У Бахтина квинтэссенцией деканонизирующей эстетической работы служит роман как выражение становящейся, незавершенной, децентрированной, многоязычной реальности. Роман разрушает эпическую «ценностно-удаляющую дистанцию» – и особая роль в этом процессе «фамильяризации», как известно, принадлежит смеху. В сфере комического, пишет Бахтин, «господствует художественная логика анализа, расчленения, умертвления»176. Возникает вопрос: разве в сфере конструктивистских методов не господствует та же логика? Не является ли монтаж символическим «умертвлением» вещи? И разве авангардная фотография не доводит до предела эту логику деканонизации, демонтажа устойчивой картины мира? И не в этом ли заключается внутреннее напряжение, внутреннее противоречие, конституирующее новый эпос?
По контрасту с этим, официальная советская культура стремится сплавить абсолютное будущее с настоящим, устранить дистанцию между ними, а следовательно – все разрывы в ткани репрезентации. Может показаться странным, что социалистический реализм, в отличие от авангарда, открыто апеллирующего к архаическим формам эстетического сознания, канонизирует такие художественные формы, которые традиционно репрезентировали становящуюся реальность и, следовательно, предполагали постоянную деканонизацию и расшатывание готовых, «затвердевших» форм – эпических или квазиэпических. На самом деле ничего странного здесь нет. Соцреализм облекает икону и агиографию в форму реалистической картины или романа, поскольку считается, что эти жанры служат наиболее адекватным отражением самой реальности. Происходит натурализация идеологии. Впрочем, последнее утверждение тавтологично: идеология в марксистском смысле этого слова и есть не что иное как апелляция к «природе» вещей с целью замаскировать политические функции языка. Идеология – это, выражаясь словами формалистов, «мотивированный» прием.
Сталинская культура действительно реализует утопическую сверхцель авангарда, но лишь ценой отказа от деканонизации и деконвенциализции, т. е. от самого авангарда с его приверженностью методам, обнаруживающим в своей основе механизм смеховой «фамильяризации» и символического «умертвления» культурного образца. При всем аффирмативном пафосе, пронизывающем фотоавангард, его методы насквозь пародийны. Вот их краткий перечень: сопоставление несопоставимого, разномасштабного, создание «неожиданных соседств» и использование неожиданных, неканонических ракурсов (отмена символической пространственной иерархии верха и низа, левого и правого, целого и части), фрагментация (символическое убийство и расчленение социального тела). Неизживаемая, если так можно выразиться, «глубинная» традиционность авангарда выражается в отрицании конкретных форм традиции, одновременно интегрирующем в себя (хотя бы путем диалектического преодоления) предшествующие моменты и эпизоды художественной эволюции.
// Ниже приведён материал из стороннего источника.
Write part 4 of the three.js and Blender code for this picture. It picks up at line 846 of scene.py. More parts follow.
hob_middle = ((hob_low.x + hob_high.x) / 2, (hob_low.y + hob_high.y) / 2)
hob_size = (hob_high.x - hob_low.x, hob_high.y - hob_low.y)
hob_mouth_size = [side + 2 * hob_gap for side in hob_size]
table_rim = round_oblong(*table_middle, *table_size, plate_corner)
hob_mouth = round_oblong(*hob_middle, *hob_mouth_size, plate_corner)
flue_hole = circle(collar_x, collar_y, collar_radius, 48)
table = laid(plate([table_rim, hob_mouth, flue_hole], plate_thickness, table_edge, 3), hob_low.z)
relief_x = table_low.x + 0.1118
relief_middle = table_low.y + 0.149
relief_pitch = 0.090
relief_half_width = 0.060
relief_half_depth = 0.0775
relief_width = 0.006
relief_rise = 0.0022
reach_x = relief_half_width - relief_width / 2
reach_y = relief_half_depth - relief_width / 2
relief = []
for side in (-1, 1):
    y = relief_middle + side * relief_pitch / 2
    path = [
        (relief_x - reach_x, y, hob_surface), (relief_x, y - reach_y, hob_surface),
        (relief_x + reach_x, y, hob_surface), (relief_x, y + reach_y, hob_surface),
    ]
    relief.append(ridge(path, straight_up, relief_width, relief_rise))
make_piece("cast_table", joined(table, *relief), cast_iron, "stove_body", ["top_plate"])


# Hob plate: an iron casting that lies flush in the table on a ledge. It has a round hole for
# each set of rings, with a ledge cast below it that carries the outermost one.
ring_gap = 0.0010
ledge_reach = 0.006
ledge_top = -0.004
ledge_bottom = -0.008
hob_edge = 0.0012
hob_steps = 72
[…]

Негативная реакция агентов власти на эту глубоко амбивалентную поэтику была по-своему абсолютно адекватна – это была реакция «канонизаторов», желавших видеть в искусстве лишь реализацию легитимистских и аффирмативных функций.
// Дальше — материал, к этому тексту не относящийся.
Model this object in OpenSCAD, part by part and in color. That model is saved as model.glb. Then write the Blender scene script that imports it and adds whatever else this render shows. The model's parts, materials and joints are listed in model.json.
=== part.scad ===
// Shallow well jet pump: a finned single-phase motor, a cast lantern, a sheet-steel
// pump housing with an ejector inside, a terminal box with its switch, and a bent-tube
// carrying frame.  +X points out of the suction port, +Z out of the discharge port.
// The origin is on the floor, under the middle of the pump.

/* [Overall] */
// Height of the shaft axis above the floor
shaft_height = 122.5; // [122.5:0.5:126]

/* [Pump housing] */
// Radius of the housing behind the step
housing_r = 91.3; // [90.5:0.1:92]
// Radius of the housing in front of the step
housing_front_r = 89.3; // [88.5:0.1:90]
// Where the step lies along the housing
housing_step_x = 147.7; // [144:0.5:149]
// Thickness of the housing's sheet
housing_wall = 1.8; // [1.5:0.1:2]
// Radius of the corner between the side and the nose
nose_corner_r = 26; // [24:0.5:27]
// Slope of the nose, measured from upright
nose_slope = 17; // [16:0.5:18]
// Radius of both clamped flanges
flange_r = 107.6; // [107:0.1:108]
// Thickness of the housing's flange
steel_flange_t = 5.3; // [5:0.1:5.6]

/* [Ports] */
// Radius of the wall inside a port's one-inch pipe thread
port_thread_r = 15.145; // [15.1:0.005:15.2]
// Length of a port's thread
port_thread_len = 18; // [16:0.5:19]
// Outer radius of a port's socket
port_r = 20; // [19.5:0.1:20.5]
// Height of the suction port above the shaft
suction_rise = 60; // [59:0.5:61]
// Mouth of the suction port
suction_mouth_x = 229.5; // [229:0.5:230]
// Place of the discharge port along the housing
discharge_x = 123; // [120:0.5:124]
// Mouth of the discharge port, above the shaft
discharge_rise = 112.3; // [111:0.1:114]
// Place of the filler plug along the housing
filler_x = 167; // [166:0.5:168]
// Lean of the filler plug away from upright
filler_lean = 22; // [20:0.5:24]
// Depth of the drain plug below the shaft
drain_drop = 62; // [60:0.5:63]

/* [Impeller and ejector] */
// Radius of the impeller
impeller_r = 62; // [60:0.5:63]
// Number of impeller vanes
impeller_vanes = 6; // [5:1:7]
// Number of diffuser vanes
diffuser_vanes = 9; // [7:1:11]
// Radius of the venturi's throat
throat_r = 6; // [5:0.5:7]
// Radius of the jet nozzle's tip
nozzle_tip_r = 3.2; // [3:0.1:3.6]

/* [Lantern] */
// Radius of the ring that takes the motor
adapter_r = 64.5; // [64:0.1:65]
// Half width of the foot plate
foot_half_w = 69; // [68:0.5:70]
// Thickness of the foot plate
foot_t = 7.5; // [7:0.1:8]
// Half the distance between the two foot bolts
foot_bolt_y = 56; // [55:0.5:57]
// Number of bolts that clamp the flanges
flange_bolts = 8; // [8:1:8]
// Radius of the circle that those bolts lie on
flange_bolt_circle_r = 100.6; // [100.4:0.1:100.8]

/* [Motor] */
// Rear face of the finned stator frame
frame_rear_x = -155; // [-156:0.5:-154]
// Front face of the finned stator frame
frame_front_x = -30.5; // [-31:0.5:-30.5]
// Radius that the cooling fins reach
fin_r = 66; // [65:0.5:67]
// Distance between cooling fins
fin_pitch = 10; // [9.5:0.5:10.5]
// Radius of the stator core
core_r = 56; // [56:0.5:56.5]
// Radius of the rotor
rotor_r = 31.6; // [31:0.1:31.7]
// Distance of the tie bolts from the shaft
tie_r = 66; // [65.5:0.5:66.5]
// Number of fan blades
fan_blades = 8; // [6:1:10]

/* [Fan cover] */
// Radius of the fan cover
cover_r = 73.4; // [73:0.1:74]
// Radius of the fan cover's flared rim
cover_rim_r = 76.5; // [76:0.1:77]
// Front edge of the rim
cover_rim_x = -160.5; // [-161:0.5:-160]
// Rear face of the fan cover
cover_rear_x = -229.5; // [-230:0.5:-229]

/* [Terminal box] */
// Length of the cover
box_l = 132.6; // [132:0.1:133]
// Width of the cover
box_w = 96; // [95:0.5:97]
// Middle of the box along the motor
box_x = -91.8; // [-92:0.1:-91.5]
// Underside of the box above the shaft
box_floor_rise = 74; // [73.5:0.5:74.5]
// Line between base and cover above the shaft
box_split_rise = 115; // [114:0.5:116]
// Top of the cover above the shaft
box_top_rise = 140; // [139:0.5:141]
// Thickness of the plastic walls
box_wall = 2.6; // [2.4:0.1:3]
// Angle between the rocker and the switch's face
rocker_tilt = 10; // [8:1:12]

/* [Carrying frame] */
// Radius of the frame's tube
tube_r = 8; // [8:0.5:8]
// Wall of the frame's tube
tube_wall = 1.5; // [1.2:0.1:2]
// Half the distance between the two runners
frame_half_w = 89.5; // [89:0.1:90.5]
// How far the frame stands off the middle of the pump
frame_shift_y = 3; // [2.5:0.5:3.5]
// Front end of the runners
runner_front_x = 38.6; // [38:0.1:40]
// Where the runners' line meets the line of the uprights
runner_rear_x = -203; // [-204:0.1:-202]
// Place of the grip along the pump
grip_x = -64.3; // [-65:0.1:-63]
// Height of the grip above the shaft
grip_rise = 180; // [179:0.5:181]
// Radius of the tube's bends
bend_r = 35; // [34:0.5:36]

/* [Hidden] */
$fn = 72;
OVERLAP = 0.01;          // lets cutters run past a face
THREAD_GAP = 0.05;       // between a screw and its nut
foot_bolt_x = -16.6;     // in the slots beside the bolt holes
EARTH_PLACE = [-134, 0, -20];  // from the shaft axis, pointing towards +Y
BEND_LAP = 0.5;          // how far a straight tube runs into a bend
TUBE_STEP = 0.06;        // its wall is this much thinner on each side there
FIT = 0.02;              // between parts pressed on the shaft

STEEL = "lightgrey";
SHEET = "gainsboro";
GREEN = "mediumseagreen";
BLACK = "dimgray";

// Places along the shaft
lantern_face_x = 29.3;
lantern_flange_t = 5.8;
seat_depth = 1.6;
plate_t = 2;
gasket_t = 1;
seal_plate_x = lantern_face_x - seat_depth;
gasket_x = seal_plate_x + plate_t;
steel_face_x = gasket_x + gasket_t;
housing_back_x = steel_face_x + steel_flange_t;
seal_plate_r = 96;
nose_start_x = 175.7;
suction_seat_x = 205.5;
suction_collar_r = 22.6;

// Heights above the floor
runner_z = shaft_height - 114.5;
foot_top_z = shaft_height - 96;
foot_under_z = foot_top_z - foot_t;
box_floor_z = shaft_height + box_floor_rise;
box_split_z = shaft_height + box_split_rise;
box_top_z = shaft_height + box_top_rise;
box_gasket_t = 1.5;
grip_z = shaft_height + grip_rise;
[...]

Впрочем, культура 20-х годов создала и другую, куда боле впечатляющую, версию критики авангардистской утопии – и удивительнее всего то, что критика эта была одновременно «самокритикой» авангарда.
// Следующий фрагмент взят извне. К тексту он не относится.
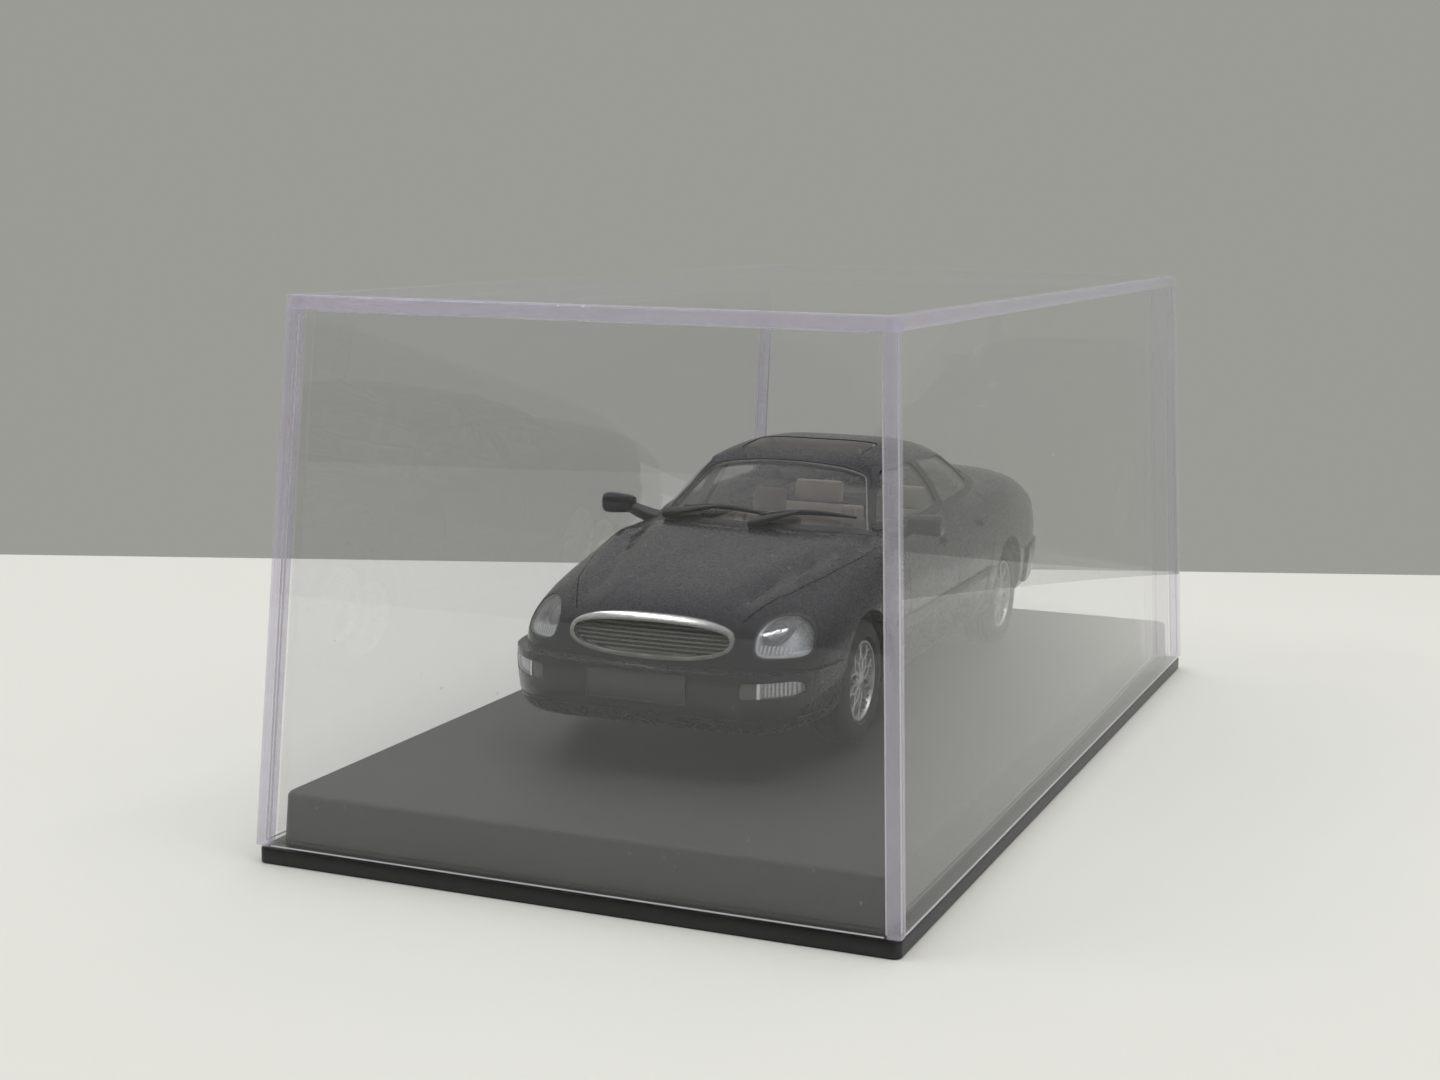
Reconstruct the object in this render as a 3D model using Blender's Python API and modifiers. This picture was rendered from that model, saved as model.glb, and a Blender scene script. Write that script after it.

Борис Гройс в одной из своих статей пишет о том увлечении крематориями и кремацией, которую переживает русский авангард в послереволюционные годы: «Редукция исторических идентичностей и дифференций к пеплу с его абсолютной нейтральностью, унифицированностью и полным отсутствием гетерогенности расценивалась как лекарство от ностальгии и возвращения в прошлое»177. Однако в числе источников русского авангарда следует назвать и русского философа-утописта Николая Фёдорова с его идеей «научного воскресения» всех когда-либо живших. Видимое противоречие между этими двумя проектами легко устранимо: воскресение мертвых является альтернативным способом преодоления прошлого, устранением границы между прошлым и настоящим. Как известно, идеи Фёдорова оказали влияние на Андрея Платонова, который и является, может быть, самой характерной фигурой, воплотившей в себе перелом конца 20-х годов. В его книгах неизменно описывается крах коммунистической или авангардной утопии или, точнее, ее неотличимость от антиутопии.